Even better; the original founder animals for the Konik were bay colored and black horses. Nearly no grey animal was used, only selected for about 50 or 60 years.
Again a lack of knowledge or misuse of facts is exposed. It is true that the rural Panje horses from which the Konik descended displayed various colours, bay among them , but when the first studs for the first Panje horses called “Konik” were set up, mostly horses showing the colours that were considered to be wild horse-like (that is, black dun) were selected. At the starting phase, more colours were present than today, but black dun was the most common, and became (almost) fixed by selection subsequently – but the statement that only bay and black horses were used is simply wrong. And the mindset that black dun could be somehow “invented” by selective breeding only with bay and black horses seems rather awkward and as if genetics did not exist. Furthermore, it is misleading that the critic calls the colour of the Konik “grey” – grey according to horse colour terminology is caused by a totally different gene and is no wild type colour. The colour of the Konik on the other hand is black dun/grulla, and is not always optically grey but includes various shades as shown above.
I am sure that this person will call me biased an arrogant for this again, but I give my reasons for the statements I make, provide literature references and I am always open to change my opinion, as long-term readers of my blog or forum discussions I am involved in will know. I am luckily not involved in any practical projects, so I can try to retain an open, un-biased mind because I have no urgent decisions to make and don’t have to see contradicting facts as a threat to a propagated agenda. The person above is involved in a number of projects and seemingly developed a quite pragmatic way to look at things and, interestingly, blames me to be the biased, arrogant and clueless one (his own words). However, I leave my readers to decide for themselves who deserves that characterization.
This defense of the Konik against that unfair critique is also applicable to all other primitive black dun horse breeds, such as the Hucule or some individuals of the Icelandinc pony as a useful and accurate wild horse substitute in Europe.

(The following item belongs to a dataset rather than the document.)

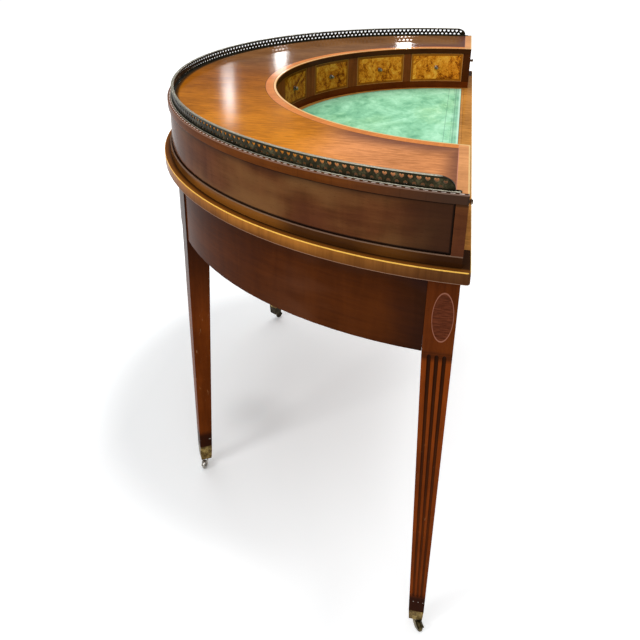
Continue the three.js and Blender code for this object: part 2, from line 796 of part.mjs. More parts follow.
function forkGeometry() {
  const crownMiddle = crownTop - crownThickness / 2;
  const crown = cylinder(crownRadius, crownThickness, castorSides);
  crown.rotateX(Math.PI / 2);
  crown.translate(0, 0, crownMiddle);
  const pin = cylinder(pinRadius, pinLength + crownThickness, castorSides);
  pin.rotateX(Math.PI / 2);
  pin.translate(0, 0, crownMiddle + pinLength / 2);
  const span = wheelWidth / 2 + cheekGap;
  const axle = cylinder(axleRadius, 2 * (span + cheekThickness), castorSides);
  axle.translate(castorTrail, 0, wheelCentre);
  let fork = toSolid(crown).add(toSolid(pin)).add(toSolid(axle));
  for (const y of [-span - cheekThickness, span]) {
    const options = { depth: cheekThickness, bevelEnabled: false, curveSegments: cheekCurveSteps };
    const cheek = new THREE.ExtrudeGeometry(cheekShape(), options);
    cheek.rotateX(Math.PI / 2);
    cheek.translate(0, y + cheekThickness, 0);
    fork = fork.add(toSolid(cheek));
  }
  return toGeometry(fork);
}

function wheelGeometry() {
  const half = wheelWidth / 2;
  const profile = [
    point(wheelBoreRadius, -half),
    point(wheelRadius - wheelEdge, -half),
    point(wheelRadius, -half + wheelEdge),
    point(wheelRadius, half - wheelEdge),
    point(wheelRadius - wheelEdge, half),
    point(wheelBoreRadius, half),
    point(wheelBoreRadius, -half),
  ];
  return new THREE.LatheGeometry(profile, wheelSides);
}

function buildCastors() {
  const footCentre = frontLegFace - footWidth / 2;
  const footDepth = frontLegFront + footWidth / 2;
  const backCentre = backLegRadius - footWidth / 2;
  const backAxis = backLegDegrees * degree;
  const back = polar(backCentre, backAxis);
  const places = {
    front_left: [-footCentre, footDepth, 0],
    front_right: [footCentre, footDepth, 0],
    back_left: [-back.x, back.y, Math.PI - backAxis],
    back_right: [back.x, back.y, backAxis],
  };
  const socket = socketGeometry();
  const fork = forkGeometry();
  const wheel = wheelGeometry();
  for (const [name, [x, y, turn]] of Object.entries(places)) {
    addMesh(`socket_${name}`, socket, brass, turnedGroup(x, y, turn));
    const group = turnedGroup(x, y, castorDegrees[name] * degree);
    addMesh(`fork_${name}`, fork, agedBrass, group);
    const mesh = addMesh(`wheel_${name}`, wheel, agedBrass, group);
    mesh.position.set(castorTrail, 0, wheelCentre);
  }
}

buildTableTop();
buildSuperstructure();
buildDividers();
buildEndDividers();
buildBankDrawers();
buildPierDrawers();
buildGallery();
buildFrieze();
buildFrontLegs();
buildBackLegs();
buildFrontFrame();
buildFriezeDrawers();
buildRunnerFrame();
buildCastors();

// The origin is on the floor, under the middle of the whole desk.
desk.position.y = -topRadius / 2;

const group = new THREE.Group();
group.add(desk);

export default group;
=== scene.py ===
import math

import bpy
from mathutils import Matrix, Vector
from mathutils.geometry import tessellate_polygon


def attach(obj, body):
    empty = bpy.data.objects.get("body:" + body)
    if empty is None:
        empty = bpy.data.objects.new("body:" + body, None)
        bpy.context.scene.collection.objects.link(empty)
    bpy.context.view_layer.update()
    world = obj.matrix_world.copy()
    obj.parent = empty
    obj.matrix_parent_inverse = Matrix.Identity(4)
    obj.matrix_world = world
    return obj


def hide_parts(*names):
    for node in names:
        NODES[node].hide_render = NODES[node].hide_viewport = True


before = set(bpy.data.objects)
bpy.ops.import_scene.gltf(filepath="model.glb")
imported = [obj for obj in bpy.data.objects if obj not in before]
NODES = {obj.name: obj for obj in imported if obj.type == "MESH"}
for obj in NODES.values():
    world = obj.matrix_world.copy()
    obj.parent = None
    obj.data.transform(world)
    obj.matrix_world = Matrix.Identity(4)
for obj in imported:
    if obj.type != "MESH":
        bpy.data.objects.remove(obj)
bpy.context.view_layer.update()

# Everything is in metres, in the row frame. The circles of the desk are struck about the middle of the
# table top's front edge, which stands at (0, CENTRE_Y).
CENTRE_Y = -0.336

# The gallery: radius of its band, heights, thicknesses, and distances behind the table top's front edge.
GALLERY_RADIUS = 0.648
GALLERY_FOOT = 0.868
STRIP_TOP = 0.8696
GALLERY_TOP = 0.889
RAIL_BOTTOM = 0.8864
RAIL_WIDTH = 0.006
STRIP_WIDTH = 0.009
HALF_BAND = 0.0008
BAND_LOW = STRIP_TOP - 0.0004
BAND_HIGH = RAIL_BOTTOM + 0.0006
STRIP_FRONT = 0.023
BAND_FRONT = 0.032
SWEEP = 0.027
RING_STEPS = 240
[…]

 Tadeusz Jezierski, Zbigniew Jaworski: Das Polnische Konik. 2008.
 Jansen et al.: Mitochondrial DNA and the origins of the domestic horse. 2002.
 Cieslak et al.: Origin and history of mitochondrial DNA lineages in domestic horses. 2011.
 Lindgren et al.: Limited number of patrilines in horse domestication. 2004.
 Bunzel-Drüke, Finck, Kämmer, Luick, Reisinger, Riecken, Riedl, Scharf & Zimball: Wilde Weiden: Praxisleitfaden für Ganzjahresbeweidung in Naturschutz und Landschaftsentwicklung. Arbeitsgemeinschaft Biologischer Umweltschutz
 Peter Green, South Wulley Farm: The free-living ponies within the Exmoor National park: their status, welfare and future. A report to the Exmoor Moorland landscape partnership. 2013.
 Baker, Sue, 2008: Exmoor Ponies: Survival of the Fittest – A natural history.
 Lee Boyd, Katherine A. Houpt: Przewalski’s horse: The history and Biology of an Endangered Species. 1994.